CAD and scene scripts
_ _ _

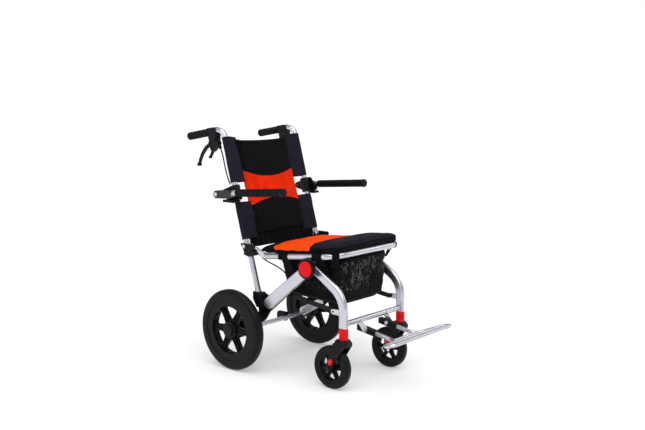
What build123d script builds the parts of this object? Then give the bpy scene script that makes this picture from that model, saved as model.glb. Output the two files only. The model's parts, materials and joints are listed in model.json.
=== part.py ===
from build123d import *
import os
from math import cos, radians, sin, tan

# Folding travel wheelchair (transport chair), millimetres.
# +Z is up, the chair faces -Y, +X is the occupant's left. The origin lies on the floor,
# in the middle of the chair's overall length and width.

# ---------------------------------------------------------------- driving dimensions
AXLE_Y = 216.4            # rear axle, behind the origin
REAR_WHEEL_R = 152.0      # 12 inch rear wheel
REAR_TYRE_IN = 117.0
REAR_TYRE_W = 40.0
REAR_TRACK = 237.0        # wheel mid-plane, each side of the middle
CASTER_R = 77.0           # 6 inch caster
CASTER_TYRE_IN = 57.0
CASTER_TYRE_W = 31.0
CASTER_TRACK = 168.0
STEM_FORE = 478.0         # caster stem, forward of the rear axle
CASTER_TRAIL = 49.0

TUBE_R = 11.0             # round frame tube
TUBE_WALL = 1.8
CLEAR = 0.3               # gap between neighbouring bodies
RUN = 0.05                # radial clearance of a running fit
PIN_R = 6.0

RAIL_X = 185.0            # seat side rail
SEAT_SLOPE = 6.15         # the seat rises towards the front, degrees
PIVOT_FORE, PIVOT_Z = 340.0, 419.0       # fold pivot under the seat
LEG_END_FORE, LEG_END_Z = 146.0, 267.4   # lower end of the rear leg
LEG_IN, LEG_OUT = 181.0, 199.0           # rear leg, inner and outer face
LEG_W = 42.0
FRONT_LEG_X = CASTER_TRACK
FRONT_LEG_T, FRONT_LEG_W = 20.0, 34.0
UPRIGHT_X = 190.0

HINGE_FORE, HINGE_Z = 40.0, 467.5        # backrest hinge
BACK_TUBE_X = 194.0
RECLINE = 15.4            # backrest leans back, degrees
GRIP_SLOPE = 9.2

ARM_X = 230.0
ARM_PIVOT_AFT, ARM_Z = 70.0, 655.0
ARM_SLOPE = 4.2
ARM_END = 262.0           # front of the armrest pad, forward of the rear axle
CABLE_R = 2.5

SIDES = (1, -1)
SIDE_NAME = {1: "left", -1: "right"}
STAY_FRONT = (AXLE_Y - 433, 276.0)       # folding stay's pin on the front leg
STAY_REAR = (AXLE_Y - 195, 305.0)        # its stud on the rear leg
STAY_SPLIT = 130.0 / 240.0               # share of the stay that is its front link


# ---------------------------------------------------------------- placing helpers
def fore(distance):
    """Y of a point this far forward of the rear axle."""
    return AXLE_Y - distance


def back_y(z):
    """Y of the backrest tube's centre line at height z."""
    return fore(HINGE_FORE) + (z - HINGE_Z) * tan(radians(RECLINE))


def seat_z(distance):
    """Height of the side rail's centre line, forward of its rear bend."""
    return 437 + (distance - 124) * tan(radians(SEAT_SLOPE))


def side_plane(side, x_in, x_out):
    """YZ plane at the lower X of a slab between two distances from the middle."""
    return Plane.YZ.offset(min(side * x_in, side * x_out))


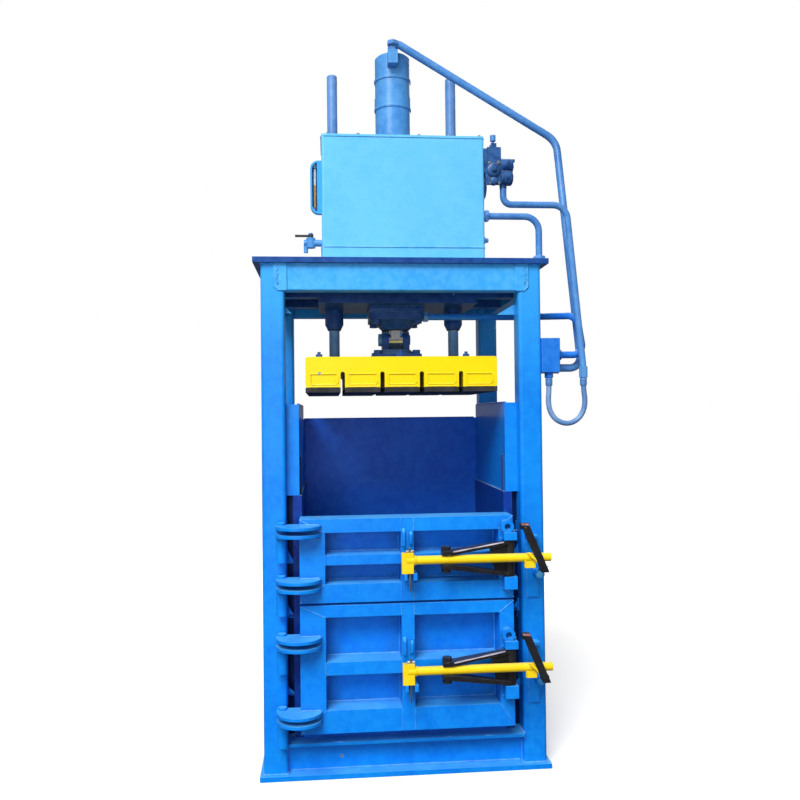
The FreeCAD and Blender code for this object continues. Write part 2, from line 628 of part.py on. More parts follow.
def power_unit():
    """Motor, its rotor, pump, valve and lever."""
    axis = ("motor_y", "motor_axis")
    shell = fuse(rod(("0", *axis), "motor_round/2-5", "motor_long-50", "X"),
                 rod(("0-14", *axis), "motor_round/2+8", "14", "X"),
                 rod(("motor_long-50", *axis), "motor_round/2", "60", "X"),
                 box(("90", "motor_y-45", "motor_axis+motor_round/2-20"), ("110", "90", "60")),
                 box(("50", "motor_y-110", "roof_top"), ("230", "220", "foot_plate")),
                 box(("60", "motor_y-60", "roof_top+foot_plate"), ("210", "120", "motor_high-60")))
    hollow = [rod(("12", *axis), "motor_round/2-20", "motor_long-74", "X"),
              rod(("motor_long-42", *axis), "motor_round/2-8", "44", "X"),
              rod(("0-20", *axis), "shaft_round/2+fit_gap", "motor_long-18", "X")]
    for step in range(8):
        turn = math.radians(45 * step)
        hollow.append(rod(("motor_long", f"motor_y+{55 * math.cos(turn):.3f}",
                           f"motor_axis+{55 * math.sin(turn):.3f}"), "13", "20", "X"))
    node("motor", cut(shell, *hollow))

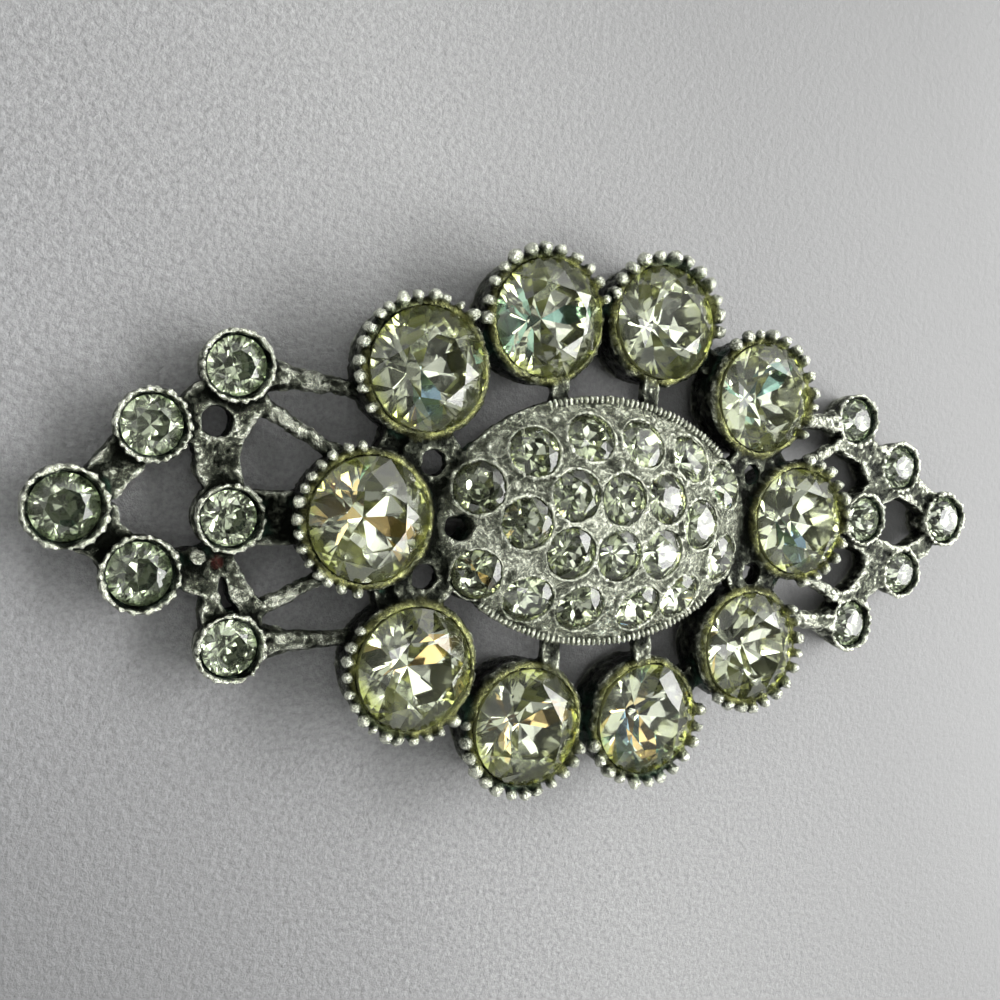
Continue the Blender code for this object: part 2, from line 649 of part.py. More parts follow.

_ _ _

**Goal**
Read the data above. Pull out each line in which the string "from" appears.

**Response to the task**
What build123d script builds the parts of this object? Then give the bpy scene script that makes this picture from that model, saved as model.glb. Output the two files only. The model's parts, materials and joints are listed in model.json.
from build123d import *
from math import cos, radians, sin, tan
    """YZ plane at the lower X of a slab between two distances from the middle."""
The FreeCAD and Blender code for this object continues. Write part 2, from line 628 of part.py on. More parts follow.
Continue the Blender code for this object: part 2, from line 649 of part.py. More parts follow.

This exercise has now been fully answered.